Data for the task:

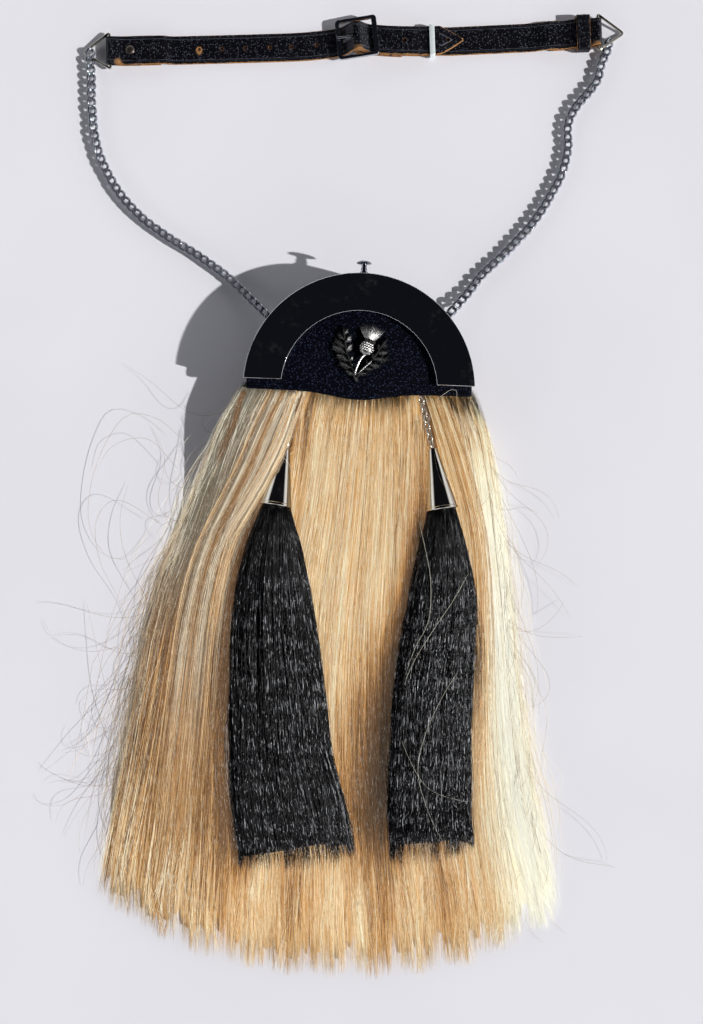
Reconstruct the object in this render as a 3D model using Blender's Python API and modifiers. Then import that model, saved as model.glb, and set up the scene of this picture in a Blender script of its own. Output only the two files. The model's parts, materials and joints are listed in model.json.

...

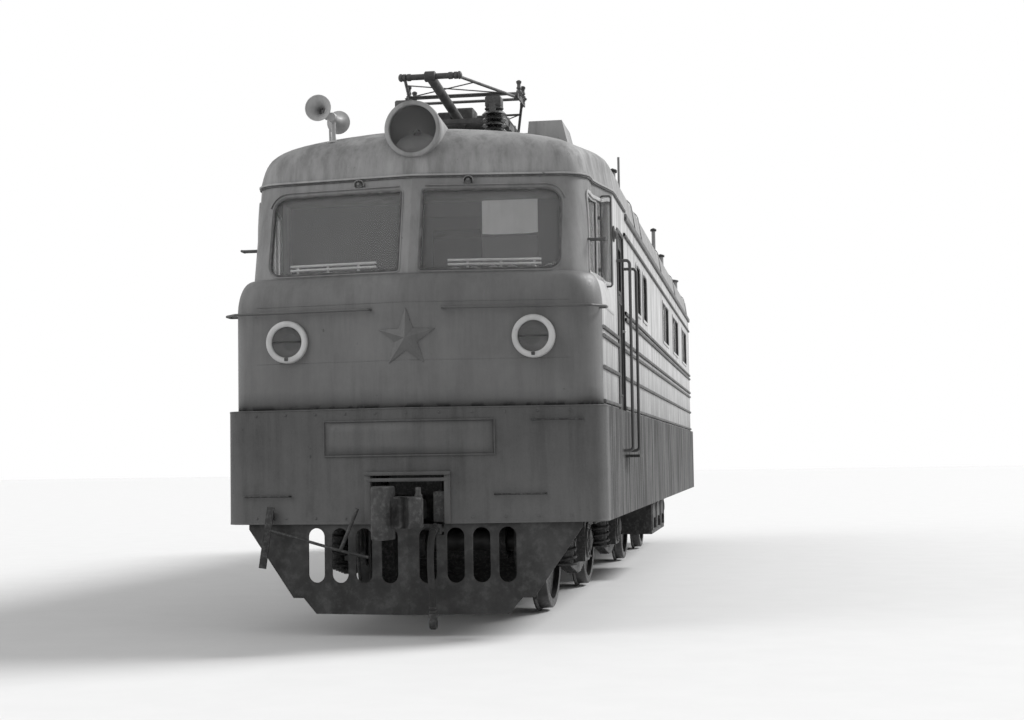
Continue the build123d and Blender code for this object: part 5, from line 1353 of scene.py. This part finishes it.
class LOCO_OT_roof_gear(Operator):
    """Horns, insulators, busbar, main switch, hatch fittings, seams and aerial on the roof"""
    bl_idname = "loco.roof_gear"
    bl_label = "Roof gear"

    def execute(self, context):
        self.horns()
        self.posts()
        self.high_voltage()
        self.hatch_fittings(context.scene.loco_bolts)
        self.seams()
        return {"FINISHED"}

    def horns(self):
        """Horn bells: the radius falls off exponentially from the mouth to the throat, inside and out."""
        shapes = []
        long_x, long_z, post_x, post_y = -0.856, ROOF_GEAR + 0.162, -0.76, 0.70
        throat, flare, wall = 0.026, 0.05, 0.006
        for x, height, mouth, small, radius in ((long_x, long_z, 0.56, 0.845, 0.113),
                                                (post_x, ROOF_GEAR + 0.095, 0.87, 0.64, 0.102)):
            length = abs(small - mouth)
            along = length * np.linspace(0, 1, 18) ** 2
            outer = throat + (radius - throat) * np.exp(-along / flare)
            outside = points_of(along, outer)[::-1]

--

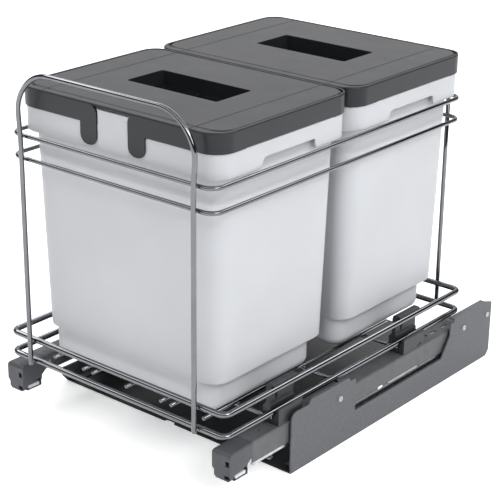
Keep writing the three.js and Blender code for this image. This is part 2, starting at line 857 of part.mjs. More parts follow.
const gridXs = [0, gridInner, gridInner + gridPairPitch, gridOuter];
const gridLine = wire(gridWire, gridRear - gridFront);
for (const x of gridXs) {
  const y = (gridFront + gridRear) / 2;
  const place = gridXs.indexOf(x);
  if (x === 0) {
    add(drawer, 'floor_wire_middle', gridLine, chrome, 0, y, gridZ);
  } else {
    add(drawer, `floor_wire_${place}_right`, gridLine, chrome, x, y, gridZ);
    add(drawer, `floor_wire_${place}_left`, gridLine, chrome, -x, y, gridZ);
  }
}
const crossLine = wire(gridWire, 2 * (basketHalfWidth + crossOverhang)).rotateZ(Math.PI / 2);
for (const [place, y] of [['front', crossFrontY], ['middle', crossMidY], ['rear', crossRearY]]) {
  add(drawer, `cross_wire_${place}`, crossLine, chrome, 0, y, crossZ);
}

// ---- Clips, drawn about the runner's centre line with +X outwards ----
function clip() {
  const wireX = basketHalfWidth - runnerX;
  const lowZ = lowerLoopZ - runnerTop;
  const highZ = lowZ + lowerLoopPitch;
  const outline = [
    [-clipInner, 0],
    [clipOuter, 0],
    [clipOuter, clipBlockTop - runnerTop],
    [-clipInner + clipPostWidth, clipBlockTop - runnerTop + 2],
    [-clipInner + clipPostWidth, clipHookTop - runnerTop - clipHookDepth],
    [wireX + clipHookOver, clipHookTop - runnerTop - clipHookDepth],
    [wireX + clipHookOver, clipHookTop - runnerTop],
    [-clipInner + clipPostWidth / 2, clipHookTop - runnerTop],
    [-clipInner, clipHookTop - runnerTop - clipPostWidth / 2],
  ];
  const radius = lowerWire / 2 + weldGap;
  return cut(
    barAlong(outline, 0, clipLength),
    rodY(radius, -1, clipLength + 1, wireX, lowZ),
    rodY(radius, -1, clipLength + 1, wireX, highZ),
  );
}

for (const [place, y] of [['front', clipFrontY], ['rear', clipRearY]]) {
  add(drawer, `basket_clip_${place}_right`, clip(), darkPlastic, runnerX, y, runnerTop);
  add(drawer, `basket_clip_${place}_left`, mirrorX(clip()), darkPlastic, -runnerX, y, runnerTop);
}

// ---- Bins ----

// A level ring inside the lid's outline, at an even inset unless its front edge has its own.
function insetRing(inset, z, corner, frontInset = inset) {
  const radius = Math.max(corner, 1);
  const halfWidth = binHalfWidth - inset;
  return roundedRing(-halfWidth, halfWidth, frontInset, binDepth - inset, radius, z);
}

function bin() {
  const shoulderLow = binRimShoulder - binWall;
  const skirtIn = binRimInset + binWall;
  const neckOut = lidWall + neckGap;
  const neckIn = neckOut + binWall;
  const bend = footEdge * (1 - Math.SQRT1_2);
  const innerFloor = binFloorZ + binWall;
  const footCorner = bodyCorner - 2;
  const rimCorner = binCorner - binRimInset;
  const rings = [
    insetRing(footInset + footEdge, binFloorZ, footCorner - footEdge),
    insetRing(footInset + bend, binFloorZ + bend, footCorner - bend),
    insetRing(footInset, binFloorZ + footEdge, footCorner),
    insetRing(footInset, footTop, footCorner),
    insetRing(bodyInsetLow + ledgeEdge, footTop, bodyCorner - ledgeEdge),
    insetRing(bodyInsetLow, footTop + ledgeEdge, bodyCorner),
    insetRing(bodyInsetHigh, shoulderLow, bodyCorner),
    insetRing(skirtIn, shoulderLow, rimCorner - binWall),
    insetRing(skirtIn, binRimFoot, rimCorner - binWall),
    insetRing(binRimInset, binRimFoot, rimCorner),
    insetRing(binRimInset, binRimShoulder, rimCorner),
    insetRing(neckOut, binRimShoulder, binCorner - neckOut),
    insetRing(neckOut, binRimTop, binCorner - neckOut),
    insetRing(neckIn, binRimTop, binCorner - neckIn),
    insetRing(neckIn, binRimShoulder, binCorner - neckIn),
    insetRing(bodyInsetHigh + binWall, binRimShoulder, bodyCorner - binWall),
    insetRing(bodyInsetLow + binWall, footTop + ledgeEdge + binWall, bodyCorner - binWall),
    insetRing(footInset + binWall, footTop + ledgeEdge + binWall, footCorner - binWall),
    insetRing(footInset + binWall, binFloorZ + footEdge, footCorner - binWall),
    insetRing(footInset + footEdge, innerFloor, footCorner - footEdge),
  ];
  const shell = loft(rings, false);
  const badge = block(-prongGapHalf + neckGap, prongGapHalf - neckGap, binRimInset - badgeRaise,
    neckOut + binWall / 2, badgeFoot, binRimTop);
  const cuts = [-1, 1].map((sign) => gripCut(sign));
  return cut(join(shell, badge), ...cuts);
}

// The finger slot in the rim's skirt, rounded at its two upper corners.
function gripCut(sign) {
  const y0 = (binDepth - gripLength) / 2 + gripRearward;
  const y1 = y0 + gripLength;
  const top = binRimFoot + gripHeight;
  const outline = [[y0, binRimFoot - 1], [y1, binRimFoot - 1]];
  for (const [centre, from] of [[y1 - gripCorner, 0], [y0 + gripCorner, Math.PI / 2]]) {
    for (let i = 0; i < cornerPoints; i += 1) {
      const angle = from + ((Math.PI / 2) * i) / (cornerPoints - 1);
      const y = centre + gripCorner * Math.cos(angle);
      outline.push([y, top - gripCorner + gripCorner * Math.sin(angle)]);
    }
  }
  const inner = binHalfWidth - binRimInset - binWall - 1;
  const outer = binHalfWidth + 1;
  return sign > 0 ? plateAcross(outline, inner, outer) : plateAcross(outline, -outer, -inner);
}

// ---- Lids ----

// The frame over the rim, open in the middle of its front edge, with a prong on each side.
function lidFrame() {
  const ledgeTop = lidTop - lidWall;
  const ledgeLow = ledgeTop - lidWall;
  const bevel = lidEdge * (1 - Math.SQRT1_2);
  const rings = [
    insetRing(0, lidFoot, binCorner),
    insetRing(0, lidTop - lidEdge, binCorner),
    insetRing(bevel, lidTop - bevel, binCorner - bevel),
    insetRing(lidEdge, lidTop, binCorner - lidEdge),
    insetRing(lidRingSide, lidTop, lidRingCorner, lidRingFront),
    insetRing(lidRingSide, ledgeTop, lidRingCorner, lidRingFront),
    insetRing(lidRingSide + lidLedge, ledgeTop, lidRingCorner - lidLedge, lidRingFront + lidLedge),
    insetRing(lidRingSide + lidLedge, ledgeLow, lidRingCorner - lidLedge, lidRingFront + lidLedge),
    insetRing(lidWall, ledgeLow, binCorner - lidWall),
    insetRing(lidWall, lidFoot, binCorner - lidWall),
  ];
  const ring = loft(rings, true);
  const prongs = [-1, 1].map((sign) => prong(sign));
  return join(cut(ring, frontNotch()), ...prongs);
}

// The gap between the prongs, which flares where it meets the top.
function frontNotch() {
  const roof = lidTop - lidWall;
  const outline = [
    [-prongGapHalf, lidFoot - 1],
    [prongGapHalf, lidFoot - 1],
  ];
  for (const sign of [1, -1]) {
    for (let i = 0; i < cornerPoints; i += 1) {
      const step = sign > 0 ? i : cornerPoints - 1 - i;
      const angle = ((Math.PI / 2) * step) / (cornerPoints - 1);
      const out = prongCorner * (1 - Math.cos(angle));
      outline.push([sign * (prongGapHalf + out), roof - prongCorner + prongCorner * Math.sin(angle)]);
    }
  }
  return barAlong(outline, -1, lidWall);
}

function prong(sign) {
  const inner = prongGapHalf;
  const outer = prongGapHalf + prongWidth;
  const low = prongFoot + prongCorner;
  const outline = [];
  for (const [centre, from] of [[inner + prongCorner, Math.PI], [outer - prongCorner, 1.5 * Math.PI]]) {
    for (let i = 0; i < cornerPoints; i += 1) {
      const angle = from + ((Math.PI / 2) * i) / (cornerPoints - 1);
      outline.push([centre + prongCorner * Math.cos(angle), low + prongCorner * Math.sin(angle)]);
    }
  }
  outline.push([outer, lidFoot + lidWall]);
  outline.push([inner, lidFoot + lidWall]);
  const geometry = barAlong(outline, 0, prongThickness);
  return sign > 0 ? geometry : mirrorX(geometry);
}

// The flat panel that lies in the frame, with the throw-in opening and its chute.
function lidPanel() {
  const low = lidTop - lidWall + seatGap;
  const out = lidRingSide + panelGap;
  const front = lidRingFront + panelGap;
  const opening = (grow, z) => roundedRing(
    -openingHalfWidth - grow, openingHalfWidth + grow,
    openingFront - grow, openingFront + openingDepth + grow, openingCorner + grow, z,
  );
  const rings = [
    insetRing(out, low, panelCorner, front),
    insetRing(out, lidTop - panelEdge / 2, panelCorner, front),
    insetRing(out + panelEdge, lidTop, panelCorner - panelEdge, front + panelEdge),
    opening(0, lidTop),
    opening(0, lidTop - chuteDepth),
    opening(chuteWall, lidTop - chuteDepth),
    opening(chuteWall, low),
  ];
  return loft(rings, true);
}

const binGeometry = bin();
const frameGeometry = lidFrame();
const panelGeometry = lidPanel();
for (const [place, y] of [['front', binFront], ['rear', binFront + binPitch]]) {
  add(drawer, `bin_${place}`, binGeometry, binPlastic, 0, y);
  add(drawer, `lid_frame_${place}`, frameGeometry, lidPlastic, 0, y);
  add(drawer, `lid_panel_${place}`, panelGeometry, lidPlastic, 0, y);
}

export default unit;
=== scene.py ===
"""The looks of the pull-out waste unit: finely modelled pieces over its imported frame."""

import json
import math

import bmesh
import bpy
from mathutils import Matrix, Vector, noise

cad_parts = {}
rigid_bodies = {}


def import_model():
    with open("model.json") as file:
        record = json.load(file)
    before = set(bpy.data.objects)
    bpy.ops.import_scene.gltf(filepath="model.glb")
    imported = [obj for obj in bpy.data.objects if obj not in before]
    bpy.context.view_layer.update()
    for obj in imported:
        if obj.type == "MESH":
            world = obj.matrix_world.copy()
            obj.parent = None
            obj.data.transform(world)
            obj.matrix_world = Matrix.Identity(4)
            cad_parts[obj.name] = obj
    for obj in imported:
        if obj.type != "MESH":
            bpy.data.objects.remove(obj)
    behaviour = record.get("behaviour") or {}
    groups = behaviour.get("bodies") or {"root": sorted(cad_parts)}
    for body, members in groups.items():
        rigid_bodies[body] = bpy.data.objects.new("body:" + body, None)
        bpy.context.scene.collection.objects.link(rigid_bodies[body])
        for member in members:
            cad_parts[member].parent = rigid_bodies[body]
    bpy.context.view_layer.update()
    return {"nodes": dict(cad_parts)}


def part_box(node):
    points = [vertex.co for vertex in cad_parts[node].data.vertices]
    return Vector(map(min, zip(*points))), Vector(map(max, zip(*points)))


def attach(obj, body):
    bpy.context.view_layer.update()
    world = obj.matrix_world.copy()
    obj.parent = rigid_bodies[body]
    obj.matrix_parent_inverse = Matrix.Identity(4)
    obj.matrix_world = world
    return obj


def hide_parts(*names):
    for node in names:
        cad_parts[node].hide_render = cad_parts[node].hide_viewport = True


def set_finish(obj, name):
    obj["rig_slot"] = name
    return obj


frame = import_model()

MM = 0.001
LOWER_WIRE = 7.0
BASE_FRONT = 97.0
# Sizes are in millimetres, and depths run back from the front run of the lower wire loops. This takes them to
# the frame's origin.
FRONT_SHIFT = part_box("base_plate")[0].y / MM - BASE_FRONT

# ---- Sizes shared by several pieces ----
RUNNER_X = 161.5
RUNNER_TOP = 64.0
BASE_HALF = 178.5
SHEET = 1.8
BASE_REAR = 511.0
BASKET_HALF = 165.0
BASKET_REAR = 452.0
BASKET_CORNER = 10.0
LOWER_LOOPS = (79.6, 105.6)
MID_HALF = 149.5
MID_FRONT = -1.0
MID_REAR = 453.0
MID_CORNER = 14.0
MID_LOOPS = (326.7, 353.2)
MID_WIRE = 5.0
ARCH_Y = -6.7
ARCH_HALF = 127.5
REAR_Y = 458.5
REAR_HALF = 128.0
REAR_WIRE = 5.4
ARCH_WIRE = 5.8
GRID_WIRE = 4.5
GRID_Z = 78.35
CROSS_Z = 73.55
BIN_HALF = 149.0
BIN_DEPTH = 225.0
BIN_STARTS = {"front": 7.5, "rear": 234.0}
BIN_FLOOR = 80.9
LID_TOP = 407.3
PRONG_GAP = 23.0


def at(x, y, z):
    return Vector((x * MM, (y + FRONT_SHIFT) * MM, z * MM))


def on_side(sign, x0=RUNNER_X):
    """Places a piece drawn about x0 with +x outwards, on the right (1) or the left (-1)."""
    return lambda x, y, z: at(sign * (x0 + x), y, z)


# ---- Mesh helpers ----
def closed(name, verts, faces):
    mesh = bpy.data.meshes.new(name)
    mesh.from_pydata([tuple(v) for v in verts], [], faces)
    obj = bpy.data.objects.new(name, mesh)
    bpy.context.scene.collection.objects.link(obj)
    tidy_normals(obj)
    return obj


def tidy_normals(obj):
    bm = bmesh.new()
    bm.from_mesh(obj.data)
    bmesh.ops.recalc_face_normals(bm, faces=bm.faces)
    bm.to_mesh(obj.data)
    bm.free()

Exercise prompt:
Transcribe the lines above from the one with "const binGeometry = bin();" through the one with "before = set(bpy.data.objects)". Include both ends and leave out every other line.

Correct result:
const binGeometry = bin();
const frameGeometry = lidFrame();
const panelGeometry = lidPanel();
for (const [place, y] of [['front', binFront], ['rear', binFront + binPitch]]) {
  add(drawer, `bin_${place}`, binGeometry, binPlastic, 0, y);
  add(drawer, `lid_frame_${place}`, frameGeometry, lidPlastic, 0, y);
  add(drawer, `lid_panel_${place}`, panelGeometry, lidPlastic, 0, y);
}

export default unit;
=== scene.py ===
"""The looks of the pull-out waste unit: finely modelled pieces over its imported frame."""

import json
import math

import bmesh
import bpy
from mathutils import Matrix, Vector, noise

cad_parts = {}
rigid_bodies = {}


def import_model():
    with open("model.json") as file:
        record = json.load(file)
    before = set(bpy.data.objects)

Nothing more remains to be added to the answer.